“Yazmak, kendini iyileştirmek gibi…” der bir röportajında Cahit ZARİFOĞLU…
İkinci Yeni’nin önemli temsilcilerinden. Hep zamana kafa tutan ve kendi yolunu çizenler arasında ZARİF'çe çizdiği şiir dolu yaşamı...
47 yaşında aramızdan ayrılan ince sızıların şairi…
1962’de hiç tanımadığı ama şiirlerini çok beğendiği, o yıllarda Paris’te bulunan Cemal SÜREYA’ya bir mektup yazar:
“İstanbul’a döndüğünüzde sizinle ev tutup birlikte oturabilir miyiz?” Böyle de sevdalıdır şiire, şaire…
1970’lerden sonra tasavvuf ile ilgilenmiştir. Bu özelliğini şiirlerinde rahatça hissedebilirsiniz…
Değişik dönemlerde ilkokul öğretmen vekilliği ve Almanca öğretmenliği de yapan Cahit ZARİFOĞLU, benim aynı zamanda 30 yıl hizmet ettiğim kurumdaşım. 1976’da TRT’ye girer ve yıllarca mütercim spiker olarak görev yapar…
Şiir dışında farklı ve ilginç ilgi alanlarından da bahsetmek isterim size: Tüm Avrupa’yı otostopla dolaşmıştır mesela.
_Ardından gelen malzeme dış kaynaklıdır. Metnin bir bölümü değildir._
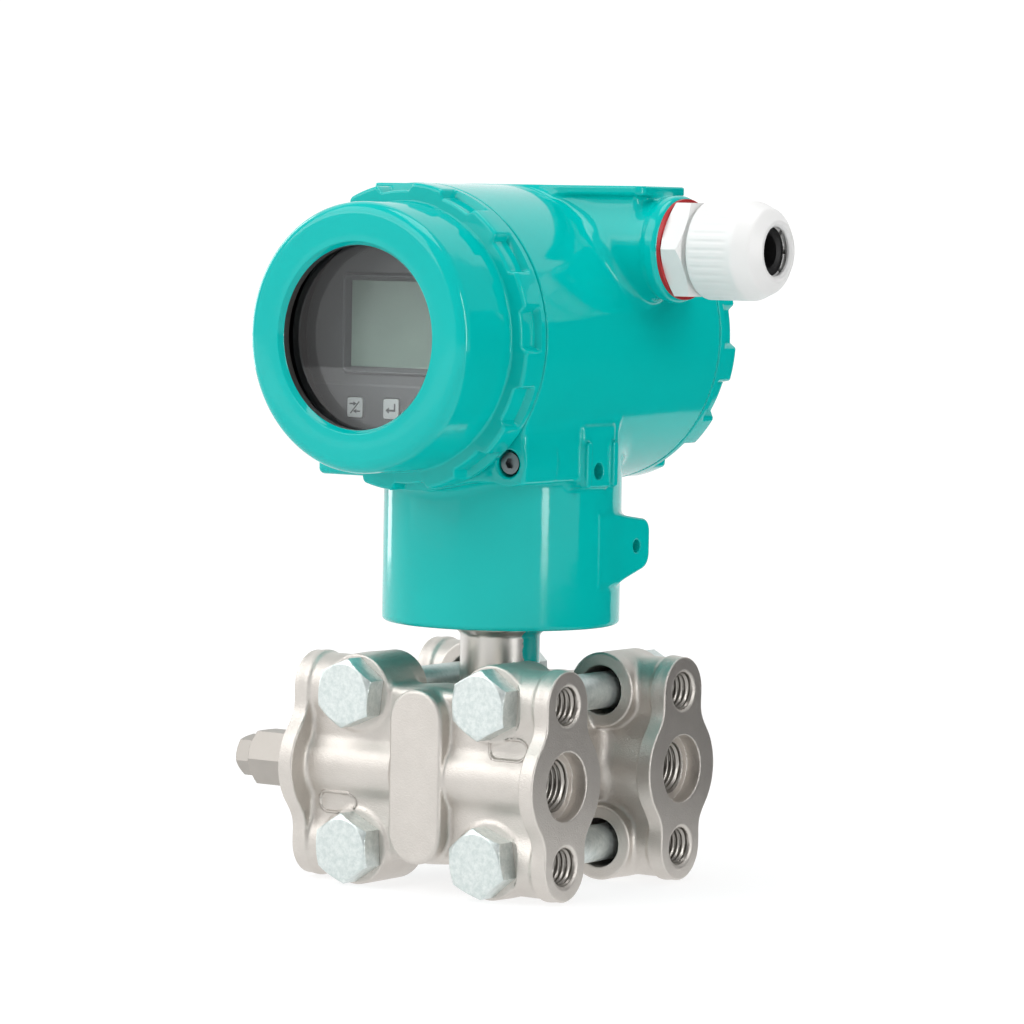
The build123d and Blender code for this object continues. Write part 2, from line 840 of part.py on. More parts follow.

Planörle uçmuş, motorsuz uçak kullanmış, bir kulüpte güreşmiştir…
Cahit ZARİFOĞLU öyle de ilginç bir kişiliktir…
Şair Enis BATUR; Cahit ZARİFOĞLU’nu, bir gün keşfedilecek özel bir adaya benzetir. Şair Enis BATUR’un bunu söylediği yıllarda sanırım henüz keşfedilmeyen bir yetenekti Cahit ZARİFOĞLU. Ama bilenler bilir: Cahit ZARİFOĞLU; 4 yanı şiirle çevrili kocaaaaa bir ada, kocaman bir şairdir…
Pankreas kanseri nedeniyle, henüz 47 yaşındayken, 7 Haziran 1987'de İstanbul'da vefat eder şair. Ve vefat etmeden birkaç saat önce, sanırım bir ara arafa çıktığında yazdığı son şiirini aktarmak isterim sizlere…
Şiirin adı “Ölüm”
Ölüm başucumda!
Bir melek elini uzatıyor bana...
Yapayalnız bir yolculuk.
Ruhların beklediği bir yer var orada...
Bir sığırgözü gibi bakıyor bana ölüm!
Neden örtülerin altındasın?
Hadi çık görün...
Zaman yol alıyor.
O saat, ahh o saat!
Kim bilir nerede konaklar?
Şatom kararıyor,
Ay ışığında mezar...
Lambayı yak anne!
Üşüdü parmaklarım!
Gidiyoruz azaaar azar...
*****
İlginç değil mi dostlar? Nedir bu bilmem? Şairlerin; son anlarında, son ânını bile yazdıran bu durum? Sahi, şairlere görünür mü ölüm?